**JSON records of objects:**
________
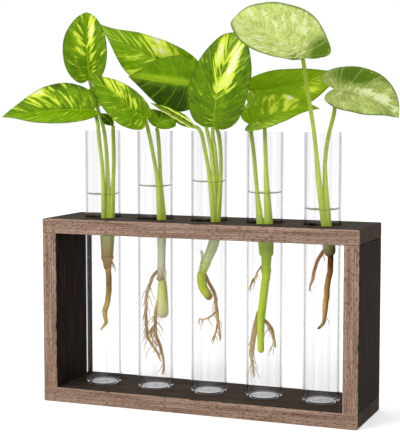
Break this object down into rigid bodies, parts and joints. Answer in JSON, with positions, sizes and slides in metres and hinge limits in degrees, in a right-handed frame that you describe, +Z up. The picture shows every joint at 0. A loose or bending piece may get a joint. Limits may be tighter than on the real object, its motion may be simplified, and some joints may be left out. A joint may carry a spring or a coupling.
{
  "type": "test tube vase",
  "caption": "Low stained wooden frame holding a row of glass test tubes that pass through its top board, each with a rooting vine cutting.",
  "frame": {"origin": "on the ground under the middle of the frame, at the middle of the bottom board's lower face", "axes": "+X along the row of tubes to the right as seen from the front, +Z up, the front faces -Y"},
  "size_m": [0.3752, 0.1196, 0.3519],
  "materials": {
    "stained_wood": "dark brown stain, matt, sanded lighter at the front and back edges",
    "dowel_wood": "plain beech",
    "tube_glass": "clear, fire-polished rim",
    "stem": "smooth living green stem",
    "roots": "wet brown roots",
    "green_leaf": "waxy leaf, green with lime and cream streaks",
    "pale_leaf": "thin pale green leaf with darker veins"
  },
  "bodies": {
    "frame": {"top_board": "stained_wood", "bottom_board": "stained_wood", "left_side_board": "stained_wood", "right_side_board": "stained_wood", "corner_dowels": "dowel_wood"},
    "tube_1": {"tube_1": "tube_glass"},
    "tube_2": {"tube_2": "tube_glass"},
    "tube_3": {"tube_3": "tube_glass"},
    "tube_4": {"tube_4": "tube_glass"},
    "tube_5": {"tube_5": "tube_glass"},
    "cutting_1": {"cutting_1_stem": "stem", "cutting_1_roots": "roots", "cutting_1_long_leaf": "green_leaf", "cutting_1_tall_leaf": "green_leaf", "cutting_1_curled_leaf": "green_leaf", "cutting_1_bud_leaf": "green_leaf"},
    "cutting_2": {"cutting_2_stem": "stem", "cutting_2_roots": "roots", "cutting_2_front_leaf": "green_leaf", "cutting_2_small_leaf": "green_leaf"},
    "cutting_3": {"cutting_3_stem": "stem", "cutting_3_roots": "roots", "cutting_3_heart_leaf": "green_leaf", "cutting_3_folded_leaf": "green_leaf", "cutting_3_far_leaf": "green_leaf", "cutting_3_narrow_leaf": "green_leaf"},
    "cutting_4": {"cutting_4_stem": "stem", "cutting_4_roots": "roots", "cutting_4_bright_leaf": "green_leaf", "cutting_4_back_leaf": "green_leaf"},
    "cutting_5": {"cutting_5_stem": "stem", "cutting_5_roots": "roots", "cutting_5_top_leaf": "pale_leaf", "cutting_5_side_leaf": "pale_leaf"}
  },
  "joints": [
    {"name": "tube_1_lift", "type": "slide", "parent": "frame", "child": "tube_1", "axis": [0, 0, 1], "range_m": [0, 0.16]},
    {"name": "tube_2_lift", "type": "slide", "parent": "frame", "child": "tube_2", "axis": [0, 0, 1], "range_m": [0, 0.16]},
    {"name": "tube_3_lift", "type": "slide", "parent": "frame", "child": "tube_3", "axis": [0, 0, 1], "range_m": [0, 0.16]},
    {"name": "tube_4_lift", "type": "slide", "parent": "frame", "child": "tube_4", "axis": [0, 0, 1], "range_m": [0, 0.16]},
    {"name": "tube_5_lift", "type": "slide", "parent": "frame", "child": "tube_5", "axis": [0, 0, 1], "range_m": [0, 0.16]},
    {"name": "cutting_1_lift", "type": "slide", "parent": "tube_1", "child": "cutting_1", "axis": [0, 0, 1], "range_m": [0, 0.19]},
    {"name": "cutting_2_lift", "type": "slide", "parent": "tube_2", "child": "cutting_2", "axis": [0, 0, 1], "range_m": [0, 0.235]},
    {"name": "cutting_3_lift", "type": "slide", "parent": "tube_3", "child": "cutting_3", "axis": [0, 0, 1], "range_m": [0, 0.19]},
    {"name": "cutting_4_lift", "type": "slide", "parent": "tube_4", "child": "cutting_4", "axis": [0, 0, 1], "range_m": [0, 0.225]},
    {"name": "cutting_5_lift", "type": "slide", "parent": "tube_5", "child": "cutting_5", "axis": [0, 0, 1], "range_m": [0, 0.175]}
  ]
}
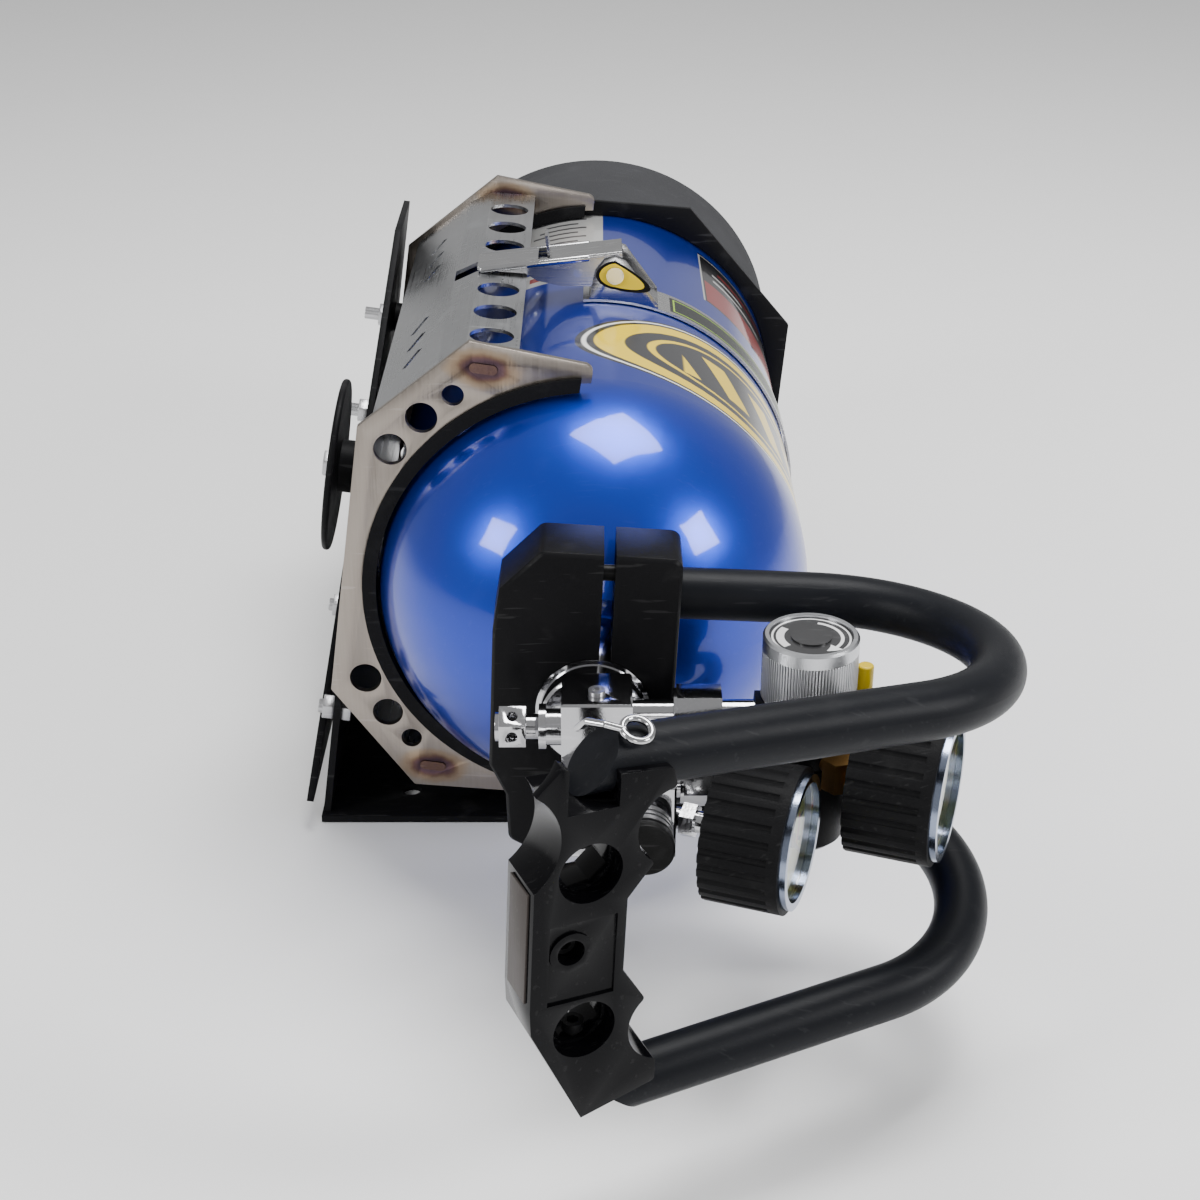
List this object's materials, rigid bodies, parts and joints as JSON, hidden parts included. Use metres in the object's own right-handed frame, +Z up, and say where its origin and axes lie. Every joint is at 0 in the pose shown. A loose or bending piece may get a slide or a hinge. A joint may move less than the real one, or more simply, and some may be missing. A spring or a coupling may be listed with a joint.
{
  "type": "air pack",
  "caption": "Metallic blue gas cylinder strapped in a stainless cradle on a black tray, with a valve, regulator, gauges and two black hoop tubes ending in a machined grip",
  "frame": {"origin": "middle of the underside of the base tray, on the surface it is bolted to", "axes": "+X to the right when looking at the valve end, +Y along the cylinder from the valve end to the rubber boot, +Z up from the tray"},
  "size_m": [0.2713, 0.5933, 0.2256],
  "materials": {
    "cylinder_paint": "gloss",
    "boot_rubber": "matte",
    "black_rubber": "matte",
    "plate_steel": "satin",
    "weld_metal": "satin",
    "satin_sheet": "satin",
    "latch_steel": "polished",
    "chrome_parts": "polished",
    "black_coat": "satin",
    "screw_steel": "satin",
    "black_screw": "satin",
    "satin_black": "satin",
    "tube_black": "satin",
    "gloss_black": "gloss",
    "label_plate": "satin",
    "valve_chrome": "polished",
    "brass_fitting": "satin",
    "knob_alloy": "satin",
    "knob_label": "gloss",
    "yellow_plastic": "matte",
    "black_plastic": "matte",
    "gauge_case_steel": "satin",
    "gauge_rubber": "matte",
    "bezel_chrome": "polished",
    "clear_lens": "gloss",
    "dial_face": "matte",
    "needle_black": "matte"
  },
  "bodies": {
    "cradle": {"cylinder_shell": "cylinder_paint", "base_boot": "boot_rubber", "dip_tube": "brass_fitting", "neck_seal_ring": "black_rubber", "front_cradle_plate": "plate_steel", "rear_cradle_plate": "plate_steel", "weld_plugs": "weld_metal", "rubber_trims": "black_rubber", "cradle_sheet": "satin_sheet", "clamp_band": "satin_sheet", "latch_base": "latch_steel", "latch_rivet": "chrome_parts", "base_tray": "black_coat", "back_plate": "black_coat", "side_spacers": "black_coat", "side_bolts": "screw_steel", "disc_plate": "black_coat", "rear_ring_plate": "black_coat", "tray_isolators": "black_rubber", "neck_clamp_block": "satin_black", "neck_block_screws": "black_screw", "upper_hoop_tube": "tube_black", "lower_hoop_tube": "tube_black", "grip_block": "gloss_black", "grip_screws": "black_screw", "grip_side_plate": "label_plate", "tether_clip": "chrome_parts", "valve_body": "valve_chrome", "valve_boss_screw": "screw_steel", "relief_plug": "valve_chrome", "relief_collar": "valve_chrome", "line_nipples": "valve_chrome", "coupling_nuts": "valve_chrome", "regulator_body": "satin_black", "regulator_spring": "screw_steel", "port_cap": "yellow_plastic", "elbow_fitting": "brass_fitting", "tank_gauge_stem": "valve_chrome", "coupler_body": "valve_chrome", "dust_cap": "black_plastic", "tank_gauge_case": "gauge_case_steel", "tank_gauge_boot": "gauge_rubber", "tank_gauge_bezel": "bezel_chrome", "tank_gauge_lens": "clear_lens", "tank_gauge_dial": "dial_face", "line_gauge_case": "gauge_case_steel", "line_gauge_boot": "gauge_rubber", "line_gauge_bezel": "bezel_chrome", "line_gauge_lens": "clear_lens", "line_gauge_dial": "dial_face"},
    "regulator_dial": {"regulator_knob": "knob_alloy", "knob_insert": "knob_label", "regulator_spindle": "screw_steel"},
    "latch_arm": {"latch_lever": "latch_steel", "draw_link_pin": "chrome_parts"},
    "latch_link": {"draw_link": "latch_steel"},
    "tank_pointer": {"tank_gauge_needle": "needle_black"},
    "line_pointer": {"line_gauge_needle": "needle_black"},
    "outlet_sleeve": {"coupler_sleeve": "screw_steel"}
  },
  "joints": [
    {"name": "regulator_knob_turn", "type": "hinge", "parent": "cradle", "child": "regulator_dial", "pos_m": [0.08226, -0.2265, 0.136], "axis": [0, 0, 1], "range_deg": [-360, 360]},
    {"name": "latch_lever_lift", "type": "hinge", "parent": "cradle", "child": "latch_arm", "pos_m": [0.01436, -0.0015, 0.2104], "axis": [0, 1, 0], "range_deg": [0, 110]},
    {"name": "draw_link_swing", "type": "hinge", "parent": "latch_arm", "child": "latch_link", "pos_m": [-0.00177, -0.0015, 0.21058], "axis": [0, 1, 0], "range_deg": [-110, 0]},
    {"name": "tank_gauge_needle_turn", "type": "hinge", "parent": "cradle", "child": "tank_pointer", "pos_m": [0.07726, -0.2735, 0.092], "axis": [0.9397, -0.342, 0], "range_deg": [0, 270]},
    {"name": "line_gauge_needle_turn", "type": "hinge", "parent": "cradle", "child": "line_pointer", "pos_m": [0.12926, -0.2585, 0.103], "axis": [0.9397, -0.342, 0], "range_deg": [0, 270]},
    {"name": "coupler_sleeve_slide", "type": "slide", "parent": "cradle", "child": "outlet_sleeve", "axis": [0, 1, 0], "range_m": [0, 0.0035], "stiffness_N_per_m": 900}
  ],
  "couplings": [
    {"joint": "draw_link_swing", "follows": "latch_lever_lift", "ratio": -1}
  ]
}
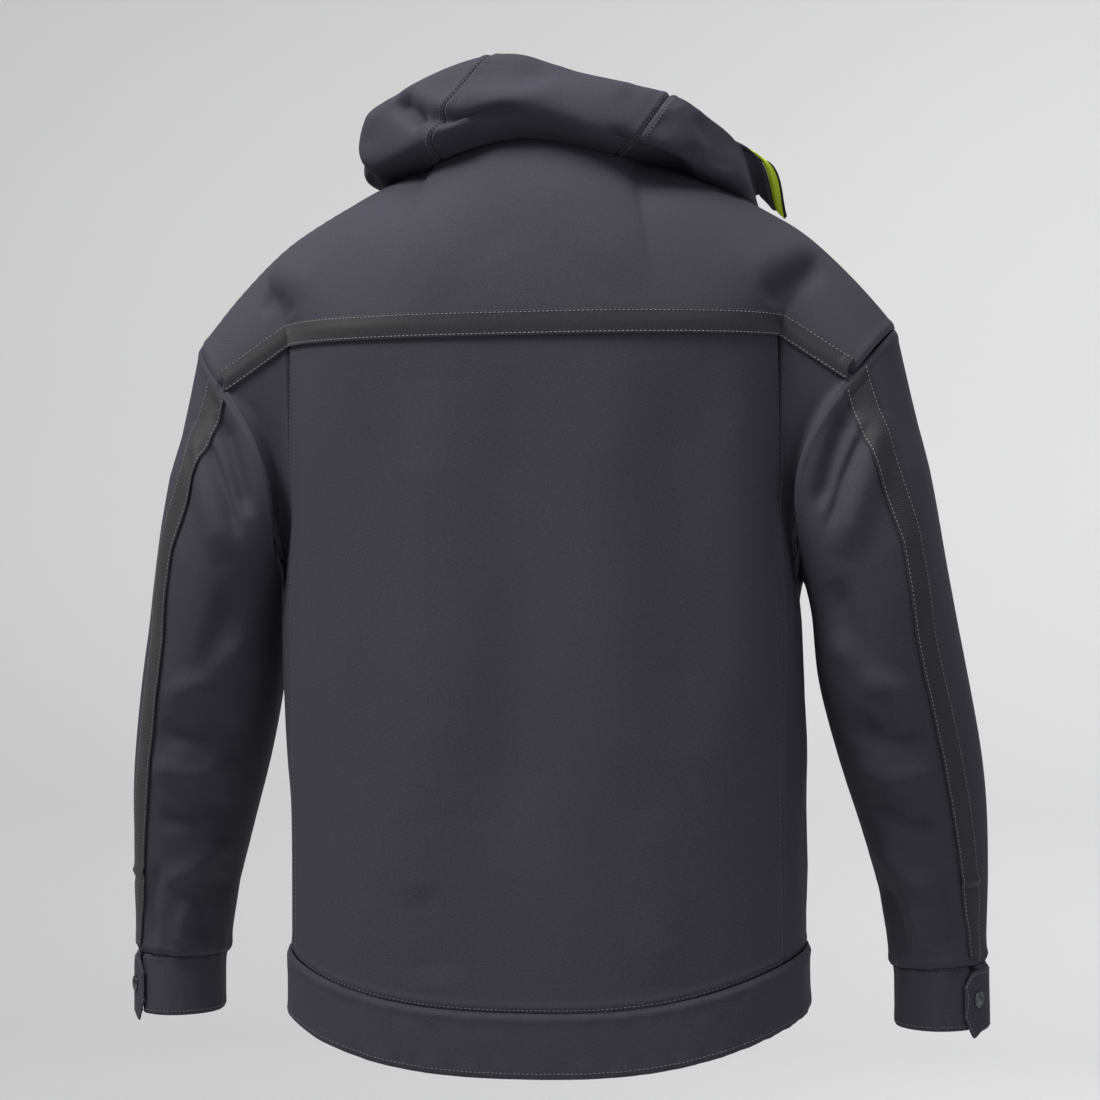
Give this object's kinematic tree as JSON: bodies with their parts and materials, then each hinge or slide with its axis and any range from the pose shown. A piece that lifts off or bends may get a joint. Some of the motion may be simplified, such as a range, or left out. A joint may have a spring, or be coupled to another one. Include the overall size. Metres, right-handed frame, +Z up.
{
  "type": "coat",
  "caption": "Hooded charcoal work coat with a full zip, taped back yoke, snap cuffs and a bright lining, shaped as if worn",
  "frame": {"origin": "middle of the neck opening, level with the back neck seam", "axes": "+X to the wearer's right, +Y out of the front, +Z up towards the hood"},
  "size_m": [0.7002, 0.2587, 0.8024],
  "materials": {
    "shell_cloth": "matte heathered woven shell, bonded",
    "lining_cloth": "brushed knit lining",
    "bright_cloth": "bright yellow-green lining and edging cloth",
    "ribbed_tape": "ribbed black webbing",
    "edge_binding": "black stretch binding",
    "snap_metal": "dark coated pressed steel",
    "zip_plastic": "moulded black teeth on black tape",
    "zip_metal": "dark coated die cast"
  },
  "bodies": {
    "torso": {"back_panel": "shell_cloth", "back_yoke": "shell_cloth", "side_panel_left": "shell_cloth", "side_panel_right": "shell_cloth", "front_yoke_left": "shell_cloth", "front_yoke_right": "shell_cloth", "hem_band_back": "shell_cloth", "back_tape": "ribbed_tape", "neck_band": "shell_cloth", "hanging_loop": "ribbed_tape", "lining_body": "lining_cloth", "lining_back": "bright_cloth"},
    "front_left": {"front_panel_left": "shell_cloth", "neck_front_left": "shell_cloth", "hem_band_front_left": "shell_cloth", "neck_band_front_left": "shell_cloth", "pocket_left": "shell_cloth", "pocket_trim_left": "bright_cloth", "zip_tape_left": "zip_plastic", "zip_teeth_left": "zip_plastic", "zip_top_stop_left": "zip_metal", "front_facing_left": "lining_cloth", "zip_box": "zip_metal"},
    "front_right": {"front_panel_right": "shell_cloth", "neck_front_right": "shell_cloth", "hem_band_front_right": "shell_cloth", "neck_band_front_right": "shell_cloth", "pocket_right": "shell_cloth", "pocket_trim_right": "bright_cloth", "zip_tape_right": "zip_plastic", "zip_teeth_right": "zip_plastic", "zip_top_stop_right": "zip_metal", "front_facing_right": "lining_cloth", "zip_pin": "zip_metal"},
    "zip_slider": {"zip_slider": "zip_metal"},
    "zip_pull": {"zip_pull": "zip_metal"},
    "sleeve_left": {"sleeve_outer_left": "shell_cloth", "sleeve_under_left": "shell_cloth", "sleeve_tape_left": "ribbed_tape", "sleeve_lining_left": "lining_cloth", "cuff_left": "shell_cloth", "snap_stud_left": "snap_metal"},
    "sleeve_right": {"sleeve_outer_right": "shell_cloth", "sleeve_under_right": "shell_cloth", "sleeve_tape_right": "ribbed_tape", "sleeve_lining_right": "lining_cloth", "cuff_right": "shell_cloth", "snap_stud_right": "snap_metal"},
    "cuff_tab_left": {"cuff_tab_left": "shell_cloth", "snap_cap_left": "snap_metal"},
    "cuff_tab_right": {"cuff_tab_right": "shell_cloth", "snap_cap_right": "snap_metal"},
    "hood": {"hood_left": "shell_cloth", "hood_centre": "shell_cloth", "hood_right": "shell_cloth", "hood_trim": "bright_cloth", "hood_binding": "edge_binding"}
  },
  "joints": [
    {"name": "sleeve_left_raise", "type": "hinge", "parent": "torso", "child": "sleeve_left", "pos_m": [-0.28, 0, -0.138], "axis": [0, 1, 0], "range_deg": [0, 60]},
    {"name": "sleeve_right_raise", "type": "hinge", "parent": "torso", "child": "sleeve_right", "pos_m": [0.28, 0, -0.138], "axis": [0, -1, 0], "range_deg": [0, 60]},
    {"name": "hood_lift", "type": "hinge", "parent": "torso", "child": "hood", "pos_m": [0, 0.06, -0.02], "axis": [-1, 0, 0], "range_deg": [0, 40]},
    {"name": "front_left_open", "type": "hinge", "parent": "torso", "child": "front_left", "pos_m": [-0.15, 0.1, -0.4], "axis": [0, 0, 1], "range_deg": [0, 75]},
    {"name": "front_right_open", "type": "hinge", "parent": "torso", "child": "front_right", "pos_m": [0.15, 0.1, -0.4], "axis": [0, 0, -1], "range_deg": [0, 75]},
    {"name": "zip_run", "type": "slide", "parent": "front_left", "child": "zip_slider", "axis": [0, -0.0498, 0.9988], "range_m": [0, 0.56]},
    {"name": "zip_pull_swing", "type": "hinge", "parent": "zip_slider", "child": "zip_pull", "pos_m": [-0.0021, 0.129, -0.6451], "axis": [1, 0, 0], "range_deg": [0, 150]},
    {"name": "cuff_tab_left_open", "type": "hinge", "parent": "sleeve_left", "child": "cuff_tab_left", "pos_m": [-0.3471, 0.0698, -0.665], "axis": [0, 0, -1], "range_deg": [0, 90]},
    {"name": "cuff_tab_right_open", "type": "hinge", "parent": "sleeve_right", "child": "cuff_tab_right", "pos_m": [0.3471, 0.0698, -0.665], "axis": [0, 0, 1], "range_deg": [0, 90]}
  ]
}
________
**Problem to work on:**
Read through the lines above and collect those that contain the string "this".

**In response:**
Break this object down into rigid bodies, parts and joints. Answer in JSON, with positions, sizes and slides in metres and hinge limits in degrees, in a right-handed frame that you describe, +Z up. The picture shows every joint at 0. A loose or bending piece may get a joint. Limits may be tighter than on the real object, its motion may be simplified, and some joints may be left out. A joint may carry a spring or a coupling.
List this object's materials, rigid bodies, parts and joints as JSON, hidden parts included. Use metres in the object's own right-handed frame, +Z up, and say where its origin and axes lie. Every joint is at 0 in the pose shown. A loose or bending piece may get a slide or a hinge. A joint may move less than the real one, or more simply, and some may be missing. A spring or a coupling may be listed with a joint.
Give this object's kinematic tree as JSON: bodies with their parts and materials, then each hinge or slide with its axis and any range from the pose shown. A piece that lifts off or bends may get a joint. Some of the motion may be simplified, such as a range, or left out. A joint may have a spring, or be coupled to another one. Include the overall size. Metres, right-handed frame, +Z up.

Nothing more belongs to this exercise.